Intel bows to manufacturer feedback, and drops plans to ever add Wi-Fi access point features to its Intel Express 915 and 925 chipsets: Frankly, we never saw the reason to add these features into a desktop PC with the combination of simple Internet sharing available within Windows XP and more robust options under Linux, and the cheap price of full-featured, stand-alone access points. There are a lot of reasons why a computer shouldn’t be an access point, and most of them have to do with the nature of the device: most computers aren’t on all the time, aren’t in the right position to offer access for a home or business, and don’t have the right kind of antennas.

Posted by Glennf at 4:51 PM | Comments (0) | TrackBack

August 26, 2004

Intel Joins 802.11a/g World

By Nancy Gohring

As expected, Intel announced today that its Centrino 802.11a/b/g chip will become available in September: The chip will come with updated software that includes a configuration wizard, updated troubleshooting, and automated security set up. The software also includes the most current version of Cisco’s extensions so the chips are compatible with Cisco access points.

The new chips will also support 802.11i.

Intel is far behind some others in the industry in introducing a combined 802.11g and 802.11a chip. Atheros built its first combined chip nearly two years ago. Still, Atheros regards Intel’s entrance into the market space as good news. “By moving Centrino to a/g, it will pump up the mass market in the U.S., which helps us,” said Sheung Li, a product line manager for Atheros. He figures that Intel will grow the market, spurring opportunity for others at the same time.

IDC expects that combined 802.11a/g will become the dominant Wi-Fi standard by 2006, with 802.11g hitting its peak in 2005. Intel’s entrance into the combined 802.11a/g market, especially in the notebook space, should help ease the transition away from 802.11g to 802.11a/g, said Ken Furer, research analyst with IDC.

For now, 802.11a has been largely viewed as technology for business users in the United States, Li said. But he expects Intel’s new chip to follow a similar story as when Intel began building support for faster Ethernet into its chips. “People perceived 100 (megabit) as the high end. Then Intel ships it and now you can’t buy 10 (megabit),” Li said.

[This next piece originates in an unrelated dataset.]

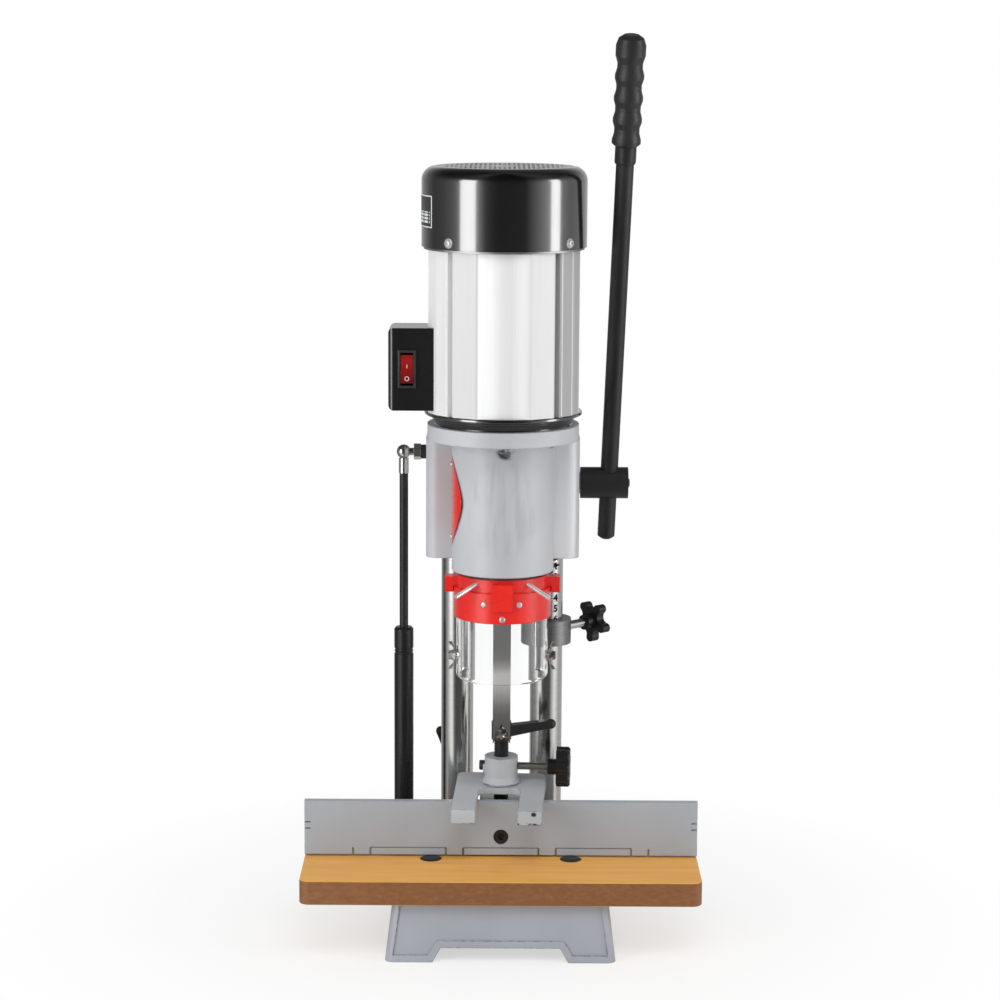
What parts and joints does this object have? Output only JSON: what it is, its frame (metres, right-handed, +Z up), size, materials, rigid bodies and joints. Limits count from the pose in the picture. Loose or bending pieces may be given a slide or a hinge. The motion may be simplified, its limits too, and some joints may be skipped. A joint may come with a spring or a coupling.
{
  "type": "benchtop mortiser",
  "caption": "Benchtop mortiser: motor head with a hollow square chisel on two columns, pulled down by a lever, over a table with fence, hold-down and gas spring",
  "frame": {"origin": "on the bench surface, at the centre of the four bench bolt holes in the base", "axes": "+X to the right of the user, -Y towards the user, +Z up along the columns and the spindle"},
  "size_m": [0.36, 0.2368, 0.821],
  "materials": {
    "base_paint": "satin light grey paint",
    "head_paint": "satin light grey paint",
    "fence_paint": "satin light grey paint",
    "holder_iron": "grey painted casting",
    "wood_board": "faced board with brown edge",
    "chrome": "polished",
    "steel": "machined",
    "black_steel": "blackened",
    "stop_steel": "dark machined",
    "motor_aluminium": "bright extruded",
    "black_gloss": "gloss black",
    "plate_aluminium": "cast",
    "grille_metal": "plated",
    "black_plastic": "moulded",
    "red_plastic": "moulded",
    "red_paint": "gloss red",
    "clear_plastic": "clear",
    "gasket_rubber": "matt",
    "grip_rubber": "satin moulded",
    "tube_paint": "satin black",
    "bronze": "turned",
    "winding": "varnished laminations"
  },
  "bodies": {
    "stand": {"base_casting": "base_paint", "table_board": "wood_board", "table_bolts": "black_steel", "column_left": "chrome", "column_right": "chrome", "gas_tube": "tube_paint", "gas_socket_low": "black_steel", "gas_stud_low": "chrome"},
    "head": {"head_casting": "head_paint", "access_cover": "red_paint", "access_gasket": "gasket_rubber", "small_screws": "steel", "pinion_cap": "head_paint", "motor_shield": "black_gloss", "motor_body": "motor_aluminium", "motor_stator": "winding", "motor_top_plate": "plate_aluminium", "fan_cover": "black_gloss", "fan_grille": "grille_metal", "cover_screws": "steel", "motor_bearings": "steel", "chisel_bushing": "bronze", "mortise_chisel": "steel", "guard_clamp_ring": "red_paint", "guard_pins": "steel", "guard_ring": "red_paint", "guard_cup": "clear_plastic", "switch_box": "black_plastic", "gas_rod": "black_steel", "gas_socket_high": "chrome", "gas_stud_high": "chrome", "gas_spacer": "black_steel"},
    "spindle": {"motor_shaft": "steel", "motor_rotor": "winding", "chuck_body": "steel", "chuck_jaws": "steel", "cooling_fan": "black_plastic", "auger_bit": "steel"},
    "lever": {"pinion_gear": "steel", "pinion_shaft": "chrome", "lever_hub": "black_steel", "lever_rod": "black_steel", "lever_grip": "grip_rubber"},
    "rocker": {"switch_rocker": "red_plastic"},
    "depth_stop": {"stop_block": "stop_steel"},
    "stop_clamp": {"stop_stud": "chrome", "stop_knob": "black_plastic"},
    "fence": {"fence_plate": "fence_paint", "fence_bolt": "black_steel", "fence_bracket": "fence_paint", "slide_bar": "steel", "hold_down_post": "black_steel", "post_lock_ring": "steel"},
    "hold_down": {"hold_down_fork": "holder_iron"},
    "hold_down_clamp": {"hold_down_stud": "chrome", "hold_down_knob": "black_plastic"},
    "post_handle": {"hold_down_lever": "black_steel"},
    "fence_handle": {"fence_lever": "black_steel"},
    "left_nut": {"wing_nut_left": "steel"},
    "right_nut": {"wing_nut_right": "steel"}
  },
  "joints": [
    {"name": "head_slide", "type": "slide", "parent": "stand", "child": "head", "axis": [0, 0, -1], "range_m": [0, 0.056], "stiffness_N_per_m": 600, "springref_m": -0.4},
    {"name": "lever_turn", "type": "hinge", "parent": "head", "child": "lever", "pos_m": [0.07, 0.004, 0.4168], "axis": [1, 0, 0], "range_deg": [0, 134]},
    {"name": "spindle_spin", "type": "hinge", "parent": "head", "child": "spindle", "pos_m": [0, -0.05, 0.5], "axis": [0, 0, 1], "continuous": true},
    {"name": "rocker_press", "type": "hinge", "parent": "head", "child": "rocker", "pos_m": [-0.0844, -0.08, 0.5308], "axis": [1, 0, 0], "range_deg": [0, 12]},
    {"name": "stop_slide", "type": "slide", "parent": "stand", "child": "depth_stop", "axis": [0, 0, -1], "range_m": [-0.012, 0.1]},
    {"name": "stop_clamp_turn", "type": "hinge", "parent": "depth_stop", "child": "stop_clamp", "pos_m": [0.0415, 0.04, 0.2715], "axis": [0.7431, 0.6691, 0], "range_deg": [-180, 180]},
    {"name": "fence_slide", "type": "slide", "parent": "stand", "child": "fence", "axis": [0, 1, 0], "range_m": [-0.012, 0.012]},
    {"name": "hold_down_slide", "type": "slide", "parent": "fence", "child": "hold_down", "axis": [0, 0, 1], "range_m": [-0.001, 0.014]},
    {"name": "hold_down_clamp_turn", "type": "hinge", "parent": "hold_down", "child": "hold_down_clamp", "pos_m": [0, -0.01, 0.154], "axis": [0.9978, -0.0663, 0], "range_deg": [-180, 180]},
    {"name": "post_handle_turn", "type": "hinge", "parent": "fence", "child": "post_handle", "pos_m": [0, -0.01, 0.187], "axis": [0, 0, 1], "range_deg": [-12, 20]},
    {"name": "fence_handle_turn", "type": "hinge", "parent": "stand", "child": "fence_handle", "pos_m": [-0.03, 0.078, 0.088], "axis": [1, 0, 0], "range_deg": [-40, 12]},
    {"name": "left_nut_turn", "type": "hinge", "parent": "head", "child": "left_nut", "pos_m": [-0.045, -0.05, 0.2676], "axis": [1, 0, 0], "range_deg": [-180, 180]},
    {"name": "right_nut_turn", "type": "hinge", "parent": "head", "child": "right_nut", "pos_m": [0.045, -0.05, 0.2676], "axis": [1, 0, 0], "range_deg": [-180, 180]}
  ],
  "couplings": [
    {"joint": "lever_turn", "follows": "head_slide", "rad_per_m": 41.667}
  ]
}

He expects the added reliability of 802.11a to increase the types of applications that may be used on Wi-Fi networks. For example, at a recent Microsoft conference, a Microsoft executive touted its Windows media center, but recommended that users employ 802.11a networks instead of 802.11g networks because of the lowered chance of interference.

The upgraded software from Intel will also compete with software that other chip makers including Atheros also offer. Such add-ons can offer a needed boost for chipmakers. “The software provides a way to differentiate and it’s a higher margin business in a market where the price of chips is crashing down,” Furer said. As chips become commoditized, the software allows chipmakers to differentiate themselves, especially against the very low cost Taiwanese competitors, he said.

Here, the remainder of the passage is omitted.